Member of the Legislative Council
- In office 1951–1959
- Succeeded by: Vincent Sanders
- Constituency: Papua

Personal details
- Born: 1 November 1893 London, United Kingdom
- Died: December 1963 Brisbane, Australia

= Ernest James =

Ernest Alfred James (1 November 1893 – December 1963) was an accountant, newspaper proprietor and politician in the Territory of Papua New Guinea. He served as a member of the Legislative Council between 1951 and 1959.

==Biography==
James was born in London, where he studied to become an accountant. After earning his certification, he joined the Treasury of the Territory of Papua in 1915, also becoming a special constable. He married Vera Bussell in 1919, with whom he had a daughter. In 1924 he left the civil service to set up his own accountancy practice. In the same year he took over The Papua Courier newspaper, becoming its editor. In 1925 he was amongst the founders of the Port Moresby Chamber of Commerce, serving as its Honorary Secretary.

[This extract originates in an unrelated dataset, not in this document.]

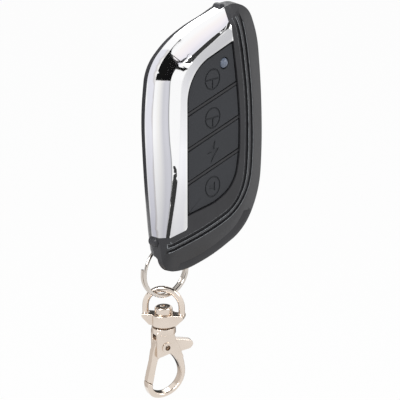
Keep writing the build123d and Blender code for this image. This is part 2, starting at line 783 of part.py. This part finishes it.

The European population of the territory was evacuated in December 1941 and January 1942 due to World War II. When they returned in 1945, the printing press had been destroyed and the newspaper was discontinued. After returning, he served for two years as the Deputy Controller of the War Damage Commission.

Having agitated for elected representation in the Courier since the 1920s, James contested the first elections to the Legislative Council in 1951, winning the Papua seat. The following year he became Chairman of Port Moresby Town Advisory Council. He was returned unopposed in the 1954 elections. Following the death of his first wife, in 1955 he married May Ross. James went on to defeat Craig Kirke in the 1957 elections. However, in June 1959, he and the two other elected members resigned from the council in protest at the introduction of income tax in the territory.

He later retired to the Yeronga area of Brisbane in Australia, where he died at home in December 1963 at the age of 70.